Há alguns meses tive o prazer de ler o excepcional Story, do Robert McKee, livro sobre cinema, roteiro e narrativa. Ao ler o trecho a seguir, fui correndo ao computador transcrevê-lo, sabendo que seria útil algum dia:
"A verdadeira personagem é revelada nas escolhas que um ser humano faz sob pressão - quanto maior a pressão, maior a revelação e mais verdadeira a escolha para a natureza essencial da personagem. Pressão é essencial. Escolhas feitas sem nenhum risco significam pouco. Se uma personagem escolhe contra a verdade em uma situação em que uma mentira não lhe daria nada, a escolha é trivial, o momento não expressa nada. Mas se a mesma personagem insiste na verdade quando uma mentira poderia salvar sua vida, podemos então perceber que a honestidade está no núcleo da sua natureza".

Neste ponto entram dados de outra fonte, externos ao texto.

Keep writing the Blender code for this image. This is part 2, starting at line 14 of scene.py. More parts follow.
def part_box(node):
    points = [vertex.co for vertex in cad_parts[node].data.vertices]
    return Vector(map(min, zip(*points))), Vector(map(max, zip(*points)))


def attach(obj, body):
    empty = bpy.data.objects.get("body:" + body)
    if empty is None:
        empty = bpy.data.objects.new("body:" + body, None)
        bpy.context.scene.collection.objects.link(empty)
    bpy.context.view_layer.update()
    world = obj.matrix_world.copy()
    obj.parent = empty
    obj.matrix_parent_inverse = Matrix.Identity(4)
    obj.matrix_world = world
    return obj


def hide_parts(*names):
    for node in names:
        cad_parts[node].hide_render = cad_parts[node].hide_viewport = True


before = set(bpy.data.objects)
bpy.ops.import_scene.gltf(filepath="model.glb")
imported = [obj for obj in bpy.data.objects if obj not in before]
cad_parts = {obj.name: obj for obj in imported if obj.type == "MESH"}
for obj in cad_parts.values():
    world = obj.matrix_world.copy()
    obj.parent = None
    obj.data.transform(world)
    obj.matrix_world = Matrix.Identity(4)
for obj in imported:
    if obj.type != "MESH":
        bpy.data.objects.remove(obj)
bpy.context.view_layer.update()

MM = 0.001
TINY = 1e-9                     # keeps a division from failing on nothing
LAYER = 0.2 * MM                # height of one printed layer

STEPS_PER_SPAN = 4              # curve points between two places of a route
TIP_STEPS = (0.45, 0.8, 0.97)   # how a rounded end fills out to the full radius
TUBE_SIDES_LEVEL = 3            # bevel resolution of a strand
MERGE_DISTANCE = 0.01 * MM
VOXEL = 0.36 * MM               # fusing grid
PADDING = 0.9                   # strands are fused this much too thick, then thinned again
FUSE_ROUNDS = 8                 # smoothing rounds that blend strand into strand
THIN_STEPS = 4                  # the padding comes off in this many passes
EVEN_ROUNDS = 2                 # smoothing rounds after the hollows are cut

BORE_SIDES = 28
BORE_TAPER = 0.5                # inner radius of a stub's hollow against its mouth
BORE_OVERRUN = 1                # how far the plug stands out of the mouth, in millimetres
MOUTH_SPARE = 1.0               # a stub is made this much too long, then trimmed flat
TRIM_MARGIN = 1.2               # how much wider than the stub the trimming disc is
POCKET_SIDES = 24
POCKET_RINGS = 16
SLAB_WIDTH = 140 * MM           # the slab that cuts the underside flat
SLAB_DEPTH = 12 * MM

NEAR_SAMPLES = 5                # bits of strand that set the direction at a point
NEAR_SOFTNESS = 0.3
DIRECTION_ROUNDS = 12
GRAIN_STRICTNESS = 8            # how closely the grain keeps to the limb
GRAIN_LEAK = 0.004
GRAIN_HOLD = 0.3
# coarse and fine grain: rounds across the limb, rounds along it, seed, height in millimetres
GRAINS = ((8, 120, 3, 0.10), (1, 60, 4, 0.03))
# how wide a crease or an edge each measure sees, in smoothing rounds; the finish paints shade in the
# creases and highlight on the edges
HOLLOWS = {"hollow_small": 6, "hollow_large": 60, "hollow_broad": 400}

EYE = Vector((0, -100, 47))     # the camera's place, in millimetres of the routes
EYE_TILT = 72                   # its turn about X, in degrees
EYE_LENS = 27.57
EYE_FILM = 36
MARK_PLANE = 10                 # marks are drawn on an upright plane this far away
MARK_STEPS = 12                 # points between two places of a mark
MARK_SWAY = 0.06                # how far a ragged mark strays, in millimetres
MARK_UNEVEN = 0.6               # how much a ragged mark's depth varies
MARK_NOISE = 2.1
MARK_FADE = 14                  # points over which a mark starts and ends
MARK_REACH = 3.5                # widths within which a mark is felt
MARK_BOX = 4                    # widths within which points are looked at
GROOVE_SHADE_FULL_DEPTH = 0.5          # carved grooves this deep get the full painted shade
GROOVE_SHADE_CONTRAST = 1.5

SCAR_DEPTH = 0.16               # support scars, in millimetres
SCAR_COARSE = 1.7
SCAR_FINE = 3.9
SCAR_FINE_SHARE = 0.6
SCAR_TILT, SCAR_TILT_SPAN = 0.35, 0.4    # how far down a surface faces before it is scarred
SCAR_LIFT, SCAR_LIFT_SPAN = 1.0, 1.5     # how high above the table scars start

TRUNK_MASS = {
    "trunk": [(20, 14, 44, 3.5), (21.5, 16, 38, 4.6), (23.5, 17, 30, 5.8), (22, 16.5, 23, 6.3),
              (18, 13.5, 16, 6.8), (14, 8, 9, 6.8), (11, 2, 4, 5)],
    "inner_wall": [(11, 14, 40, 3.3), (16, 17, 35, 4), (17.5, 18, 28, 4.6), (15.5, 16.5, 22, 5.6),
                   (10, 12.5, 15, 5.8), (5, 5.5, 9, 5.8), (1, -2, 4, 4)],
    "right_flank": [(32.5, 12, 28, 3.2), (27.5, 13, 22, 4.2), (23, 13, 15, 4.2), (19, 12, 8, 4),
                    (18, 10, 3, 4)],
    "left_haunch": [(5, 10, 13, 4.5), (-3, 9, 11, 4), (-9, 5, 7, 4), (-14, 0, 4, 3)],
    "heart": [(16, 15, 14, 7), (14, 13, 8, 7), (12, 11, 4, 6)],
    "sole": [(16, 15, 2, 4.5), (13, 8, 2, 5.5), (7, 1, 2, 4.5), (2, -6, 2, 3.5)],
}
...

Heavy Rain se apóia no conceito apresentado por McKee para desenrolar uma complexa trama e nos envolver com os personagens, ao mesmo tempo em que estamos jogando. Até hoje a estrutura mais utilizada para contar uma história e apresentar um personagem nos jogos é através das cutscenes, que acontecem paralelamente ao jogo de fato, como explicado no artigo da semana retrasada. Os momentos em que o jogador está atirando, pulando, correndo, explorando, enfim, atuando, são, geralmente, os menos relevantes para a narrativa, uma vez que apenas conectam o jogador de um ponto a outro da história – ou de uma cutscene a outra, onde a trama geralmente se desenrola. Em Heavy Rain, a atuação do jogador acontece simultaneamente ao desenvolvimento da história – o jogo é a história. Cada decisão tomada pelo jogador incrementa a história em algum nível ou ajuda a compor a personalidade de um personagem.

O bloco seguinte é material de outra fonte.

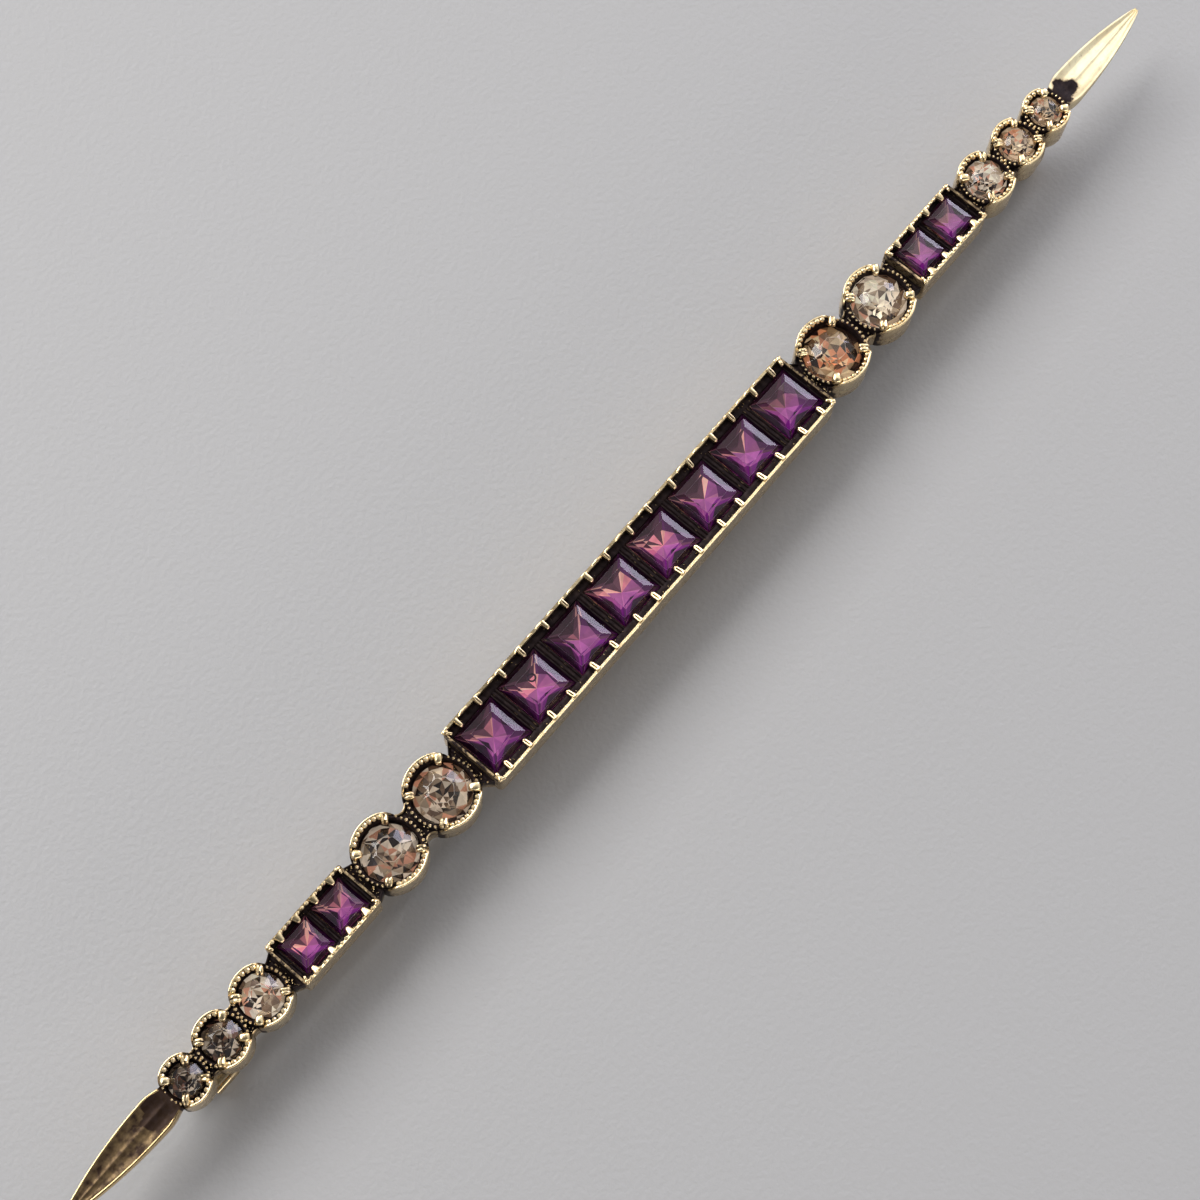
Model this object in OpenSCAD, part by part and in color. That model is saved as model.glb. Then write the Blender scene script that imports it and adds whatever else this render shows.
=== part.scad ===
// Bar brooch: a long narrow bar of soldered metal with a closed back. A long box of square
// stones lies in the middle. On each side follow two round stones, a short box of two smaller
// square stones, three round stones that shrink outwards, and a pointed leaf. The bar lies face
// up on its catch and its hinge. X runs along the bar, Y across it and Z up.

/* [Whole brooch] */
// Length from tip to tip, of which the leaves fill what the settings leave
brooch_len = 91.7; // [86:0.1:98]

/* [Square stones] */
// Side of a large square stone
big_stone = 3; // [2.5:0.1:3.4]
// Number of large square stones
big_count = 8; // [4:1:10]
// Metal between two large stones
big_bar = 0.6; // [0.4:0.05:1]
// Side of a small square stone
small_stone = 2.2; // [1.9:0.1:2.6]
// Number of small square stones in each short box
small_count = 2; // [1:1:3]
// Metal between two small stones
small_bar = 0.45; // [0.3:0.05:0.8]
// Width of a square stone's table as a share of its side
square_table = 0.63; // [0.5:0.01:0.75]
// Slope of a square stone's upper facets
square_crown_angle = 38; // [30:1:42]
// Slope of a square stone's lower facets
square_pavilion_angle = 38; // [32:1:42]

/* [Round stones] */
// Diameter of the round stone beside the long box
round_a = 3.4; // [3:0.1:3.8]
// Diameter of the second round stone
round_b = 3.3; // [2.9:0.1:3.8]
// Diameter of the round stone outside the short box
round_c = 2.5; // [2.2:0.05:3]
// Diameter of the fourth round stone
round_d = 2.25; // [2:0.05:2.8]
// Diameter of the round stone beside the leaf
round_e = 1.95; // [1.7:0.05:2.5]
// Width of a round stone's table as a share of its diameter
round_table = 0.47; // [0.4:0.01:0.6]
// Slope of a round stone's upper facets
round_crown_angle = 30; // [24:1:33]
// Slope of a round stone's lower facets
round_pavilion_angle = 35; // [28:1:38]

/* [Fit of the stones] */
// Thickness of a stone's edge between its upper and lower facets
girdle_t = 0.1; // [0.06:0.01:0.16]
// Flat left at the bottom point of a stone
culet = 0.12; // [0.08:0.01:0.3]
// Play between a stone and the metal round it
stone_play = 0.04; // [0.02:0.01:0.08]
// Width of the shoulder under a stone's edge
seat_w = 0.2; // [0.12:0.01:0.3]
// Height of the tables above the rims
table_rise = 0.05; // [0:0.01:0.15]
// Steepness of the room over a round stone beyond the slope of its upper facets
room_slack = 4; // [2:0.5:6]

/* [Boxes] */
// Depth of the settings from rim to back
setting_h = 2.2; // [2:0.05:2.8]
// Thickness of the closed back
back_t = 0.25; // [0.15:0.05:0.4]
// Thickness of the long box's side walls
big_wall = 0.26; // [0.2:0.02:0.4]
// Width of the ledge beside the large stones
big_ledge = 0.4; // [0.3:0.05:0.6]
// Metal from the last large stone to the end of its box
big_end = 0.34; // [0.25:0.01:0.6]
// Thickness of a short box's side walls
small_wall = 0.24; // [0.2:0.02:0.4]
// Width of the ledge beside the small stones
small_ledge = 0.2; // [0.15:0.05:0.4]
// Metal from a small stone to the end of its box
small_end = 0.5; // [0.35:0.05:0.8]
// Drop from the rims to the ledges
ledge_drop = 0.4; // [0.3:0.05:0.6]
// Thickness of the rim that stands along a box's ends
end_lip = 0.14; // [0.1:0.01:0.2]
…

Portanto, não faz muito sentido dizer que Heavy Rain não daria um bom filme, uma vez que toda a sua estrutura (incluindo o roteiro) foi pensada levando em consideração a participação do jogador e a tomada de decisões. Heavy Rain não quer ser cinema, apenas utiliza sabiamente dezenas de recursos técnicos e dispositivos de narrativa que o cinema desenvolveu durante mais de um século de história para incrementar a própria experiência interativa e contar uma boa história. Afinal, qual o problema de tomar emprestado alguns elementos de uma mídia tão poderosa para contar histórias enquanto a interatividade é preservada? Ela pode não existir em excesso, como no exemplo anterior de GTA, mas existe em quantidade suficiente para tornar a experiência significante.

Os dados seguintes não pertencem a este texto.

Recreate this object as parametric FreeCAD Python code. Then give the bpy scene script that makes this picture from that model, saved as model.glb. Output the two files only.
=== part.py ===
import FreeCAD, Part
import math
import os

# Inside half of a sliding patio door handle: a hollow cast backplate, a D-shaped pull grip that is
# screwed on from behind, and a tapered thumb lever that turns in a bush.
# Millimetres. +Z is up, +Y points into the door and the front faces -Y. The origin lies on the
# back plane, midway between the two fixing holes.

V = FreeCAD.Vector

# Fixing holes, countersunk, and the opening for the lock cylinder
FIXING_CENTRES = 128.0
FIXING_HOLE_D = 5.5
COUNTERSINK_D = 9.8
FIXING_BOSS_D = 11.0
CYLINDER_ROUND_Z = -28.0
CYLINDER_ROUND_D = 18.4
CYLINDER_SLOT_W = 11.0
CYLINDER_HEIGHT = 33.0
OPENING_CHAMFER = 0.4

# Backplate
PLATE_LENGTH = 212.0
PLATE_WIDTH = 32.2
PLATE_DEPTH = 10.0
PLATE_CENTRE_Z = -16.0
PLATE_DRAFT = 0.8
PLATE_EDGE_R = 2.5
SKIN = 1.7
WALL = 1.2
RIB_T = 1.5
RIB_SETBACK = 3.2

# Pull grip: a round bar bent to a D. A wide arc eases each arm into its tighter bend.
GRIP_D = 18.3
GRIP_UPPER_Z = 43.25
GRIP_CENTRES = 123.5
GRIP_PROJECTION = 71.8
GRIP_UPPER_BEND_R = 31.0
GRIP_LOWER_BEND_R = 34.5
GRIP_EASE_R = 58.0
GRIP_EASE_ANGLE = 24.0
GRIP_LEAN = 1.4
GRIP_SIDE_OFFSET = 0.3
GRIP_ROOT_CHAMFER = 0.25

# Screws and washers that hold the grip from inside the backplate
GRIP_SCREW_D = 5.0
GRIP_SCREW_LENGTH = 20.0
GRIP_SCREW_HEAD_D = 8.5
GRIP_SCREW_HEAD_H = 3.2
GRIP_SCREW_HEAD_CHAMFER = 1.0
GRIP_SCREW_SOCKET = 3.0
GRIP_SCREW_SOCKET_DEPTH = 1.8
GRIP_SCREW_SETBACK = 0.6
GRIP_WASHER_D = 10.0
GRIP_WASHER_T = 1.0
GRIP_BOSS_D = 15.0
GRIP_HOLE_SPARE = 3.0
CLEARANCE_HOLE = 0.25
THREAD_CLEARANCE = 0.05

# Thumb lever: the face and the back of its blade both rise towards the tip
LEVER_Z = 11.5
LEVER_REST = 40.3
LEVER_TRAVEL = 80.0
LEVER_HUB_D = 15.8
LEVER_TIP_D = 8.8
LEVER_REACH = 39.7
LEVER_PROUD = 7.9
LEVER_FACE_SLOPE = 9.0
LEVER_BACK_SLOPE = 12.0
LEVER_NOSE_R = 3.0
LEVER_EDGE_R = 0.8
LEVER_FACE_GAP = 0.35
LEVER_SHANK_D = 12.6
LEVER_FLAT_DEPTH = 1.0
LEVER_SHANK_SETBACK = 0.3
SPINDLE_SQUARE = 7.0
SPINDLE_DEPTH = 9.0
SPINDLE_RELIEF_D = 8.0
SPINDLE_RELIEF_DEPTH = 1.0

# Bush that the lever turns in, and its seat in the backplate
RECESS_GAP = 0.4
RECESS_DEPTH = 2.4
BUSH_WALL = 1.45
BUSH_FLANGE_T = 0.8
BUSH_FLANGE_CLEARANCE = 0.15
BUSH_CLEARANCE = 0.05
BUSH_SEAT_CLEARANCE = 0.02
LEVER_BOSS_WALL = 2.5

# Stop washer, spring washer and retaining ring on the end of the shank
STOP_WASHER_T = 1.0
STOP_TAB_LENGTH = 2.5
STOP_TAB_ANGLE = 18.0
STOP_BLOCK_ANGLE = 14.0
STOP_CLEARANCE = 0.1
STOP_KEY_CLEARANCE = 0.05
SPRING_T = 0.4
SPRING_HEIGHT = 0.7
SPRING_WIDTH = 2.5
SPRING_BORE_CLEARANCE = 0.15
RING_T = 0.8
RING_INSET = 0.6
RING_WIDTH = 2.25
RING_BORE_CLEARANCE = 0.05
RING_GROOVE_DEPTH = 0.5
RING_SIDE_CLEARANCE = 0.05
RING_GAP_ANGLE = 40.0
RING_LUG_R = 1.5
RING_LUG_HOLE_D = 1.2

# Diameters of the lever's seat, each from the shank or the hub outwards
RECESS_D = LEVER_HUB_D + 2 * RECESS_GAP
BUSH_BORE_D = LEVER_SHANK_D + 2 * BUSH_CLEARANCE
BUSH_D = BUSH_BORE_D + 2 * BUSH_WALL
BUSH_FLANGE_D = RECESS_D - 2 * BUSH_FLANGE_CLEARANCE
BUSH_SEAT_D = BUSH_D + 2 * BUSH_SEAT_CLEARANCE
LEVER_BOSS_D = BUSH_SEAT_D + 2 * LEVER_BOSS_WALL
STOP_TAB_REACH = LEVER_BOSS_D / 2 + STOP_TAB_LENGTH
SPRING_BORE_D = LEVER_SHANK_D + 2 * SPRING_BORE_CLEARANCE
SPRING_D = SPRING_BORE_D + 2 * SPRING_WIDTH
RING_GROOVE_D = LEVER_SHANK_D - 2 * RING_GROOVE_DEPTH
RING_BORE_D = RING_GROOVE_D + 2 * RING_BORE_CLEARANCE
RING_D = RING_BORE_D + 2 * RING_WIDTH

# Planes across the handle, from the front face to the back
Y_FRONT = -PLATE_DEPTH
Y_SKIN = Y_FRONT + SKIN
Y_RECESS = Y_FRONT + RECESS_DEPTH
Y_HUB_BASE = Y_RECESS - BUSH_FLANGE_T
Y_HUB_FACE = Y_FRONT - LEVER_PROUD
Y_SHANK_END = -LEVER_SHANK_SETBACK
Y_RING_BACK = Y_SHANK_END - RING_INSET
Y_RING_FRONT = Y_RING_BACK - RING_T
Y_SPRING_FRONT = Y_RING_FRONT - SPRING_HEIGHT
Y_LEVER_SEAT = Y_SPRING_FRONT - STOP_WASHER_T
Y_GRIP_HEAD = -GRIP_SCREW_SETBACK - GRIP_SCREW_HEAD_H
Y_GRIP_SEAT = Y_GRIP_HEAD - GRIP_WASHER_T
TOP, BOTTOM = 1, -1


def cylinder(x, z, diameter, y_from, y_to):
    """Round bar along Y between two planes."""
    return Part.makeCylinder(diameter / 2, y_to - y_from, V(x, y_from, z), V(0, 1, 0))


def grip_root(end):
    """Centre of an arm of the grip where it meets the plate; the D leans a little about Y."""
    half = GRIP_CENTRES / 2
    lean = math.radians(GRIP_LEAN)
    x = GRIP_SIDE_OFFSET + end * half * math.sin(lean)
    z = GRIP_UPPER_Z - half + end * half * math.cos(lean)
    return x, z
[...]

A influência do cinema não se limita aos precisos cortes e ângulos de câmera ou ao ritmo da narrativa. Pela primeira vez vemos um jogo em que os personagens são atores de verdade, que não se limitam a dar vida aos personagens apenas através de ações básicas para gerar ciclos de animação, como correr, pular ou durante cutscenes etc. A expressão corporal e facial está presente em quase todas as cenas, dos diálogos mais banais aos momentos de maior tensão. E tudo soa tão natural para nós que, sem perceber, criamos um elo emocional com aquele ser humano. Apesar do roteiro forçar a barra vez ou outra, o que pode causar a quebra da magia da realidade do jogo, o tempo todo estamos vendo personagens com atitudes e comportamentos tão próximos de seres humanos, criados com base em arquétipos (ainda que não esteja totalmente livre dos estereótipos e dos clichês), que nos identificamos com cada um deles.